How brands see themselves and how they require strategy to be framed accordingly, is of particular interest to me.

Many brands define themselves as ‘challengers’ without really understanding the difference between a true challenger brand and simply not being market leader.

How many times have you heard a client tell you that theirs is a 'challenger brand'? (About as many as have told you they are “Just like mini – so democratic you never know who’s going to step out when the door opens…!...”) It’s become something of a catch-all when in fact, a challenger brand is a specific type of brand situation, with a specific set of behaviours.

Often, the success that brands hanker after most isn’t that of a challenger brand, but of a ‘disrupter’ instead.

In today's disruptive times, almost every category has a raucous new entrant - and this is causing even more brands to feel 'challenged'. But being a challenger and being a disrupter are different - and media plans and marketing behaviours for both show different types of behaviour.

Challenger Brands

Adam Morgan's brilliant team at Eat Big Fish are the definitive leaders in work on Challenger Brand theory.
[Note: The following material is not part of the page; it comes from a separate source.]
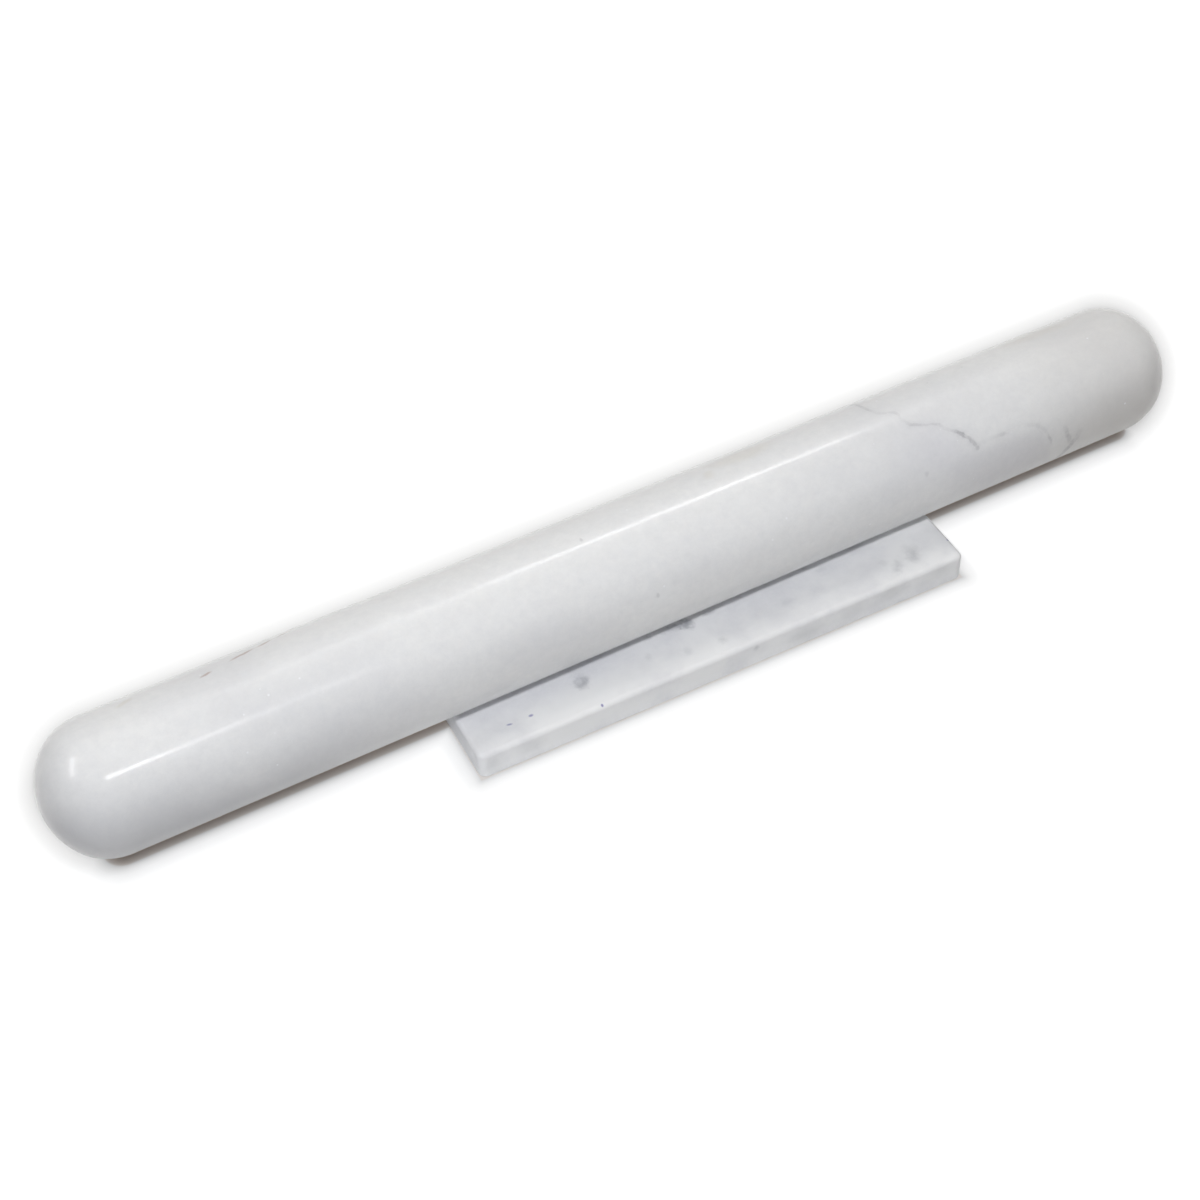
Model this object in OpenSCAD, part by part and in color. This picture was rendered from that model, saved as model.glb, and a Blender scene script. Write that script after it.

They define them as:

- Not the number one but not a niche player

- Ruled by a state of mind - willing to recognise their resource deficiency but push onwards regardless

- Leaning in to a rate of success, championing the thing they know they are (or sometimes were) great at

So as a challenger brand, we might see media plans and marketing that draws on the expertise, heritage or provenance, or capitalises on past or underplayed strengths.

Challenger brands should be thinking about how to out-smart the competition, often on their own turf (for example, rethinking methods in existing distribution channels or seeking white space in a well-used media channel like ‘TV done differently’).

Challenger brands have a confidence and often just have to tap into it again. They can frequently play the underdog card because consumers, ever more mindful of how meaningful a brand is, recognise the strength and disproportionate power of the number one player.

Disruptors

Disrupters are trying to change the game and play by new rules. Often today, being a disrupter brand means something very specific - often disinter-mediating or disrupting through new platforms or technology; think AirBnB, Netflix, Uber or Birchbox.

In traditional marketing terms, disrupters are more frequently changing the product to disrupt a market rather than merely the promotion, pricing or distribution strategy.

The disrupters are often launched from a product development or even engineering perspective. Marketing comes second.

Necessity is the mother of invention and even in major categories with big budgets (beauty, fashion, CPG, technology, luxury...) disruptive brands find big success with personalised, 'insta' marketing.

The biggest example may be beauty category disruption, where multi-million dollar brands peak in mere months through smart targeting with minimal assets and some basic endorsements.

This success isn't singular - there's a hidden underlying benefit of this market route: launching on Instagram, Snapchat, Weibo or Facebook with a new product can cause rapid disruption and begin to steal market share, not just because of smart targeting, but because the consumers most likely to respond are inherently early adopters in the traditional sense.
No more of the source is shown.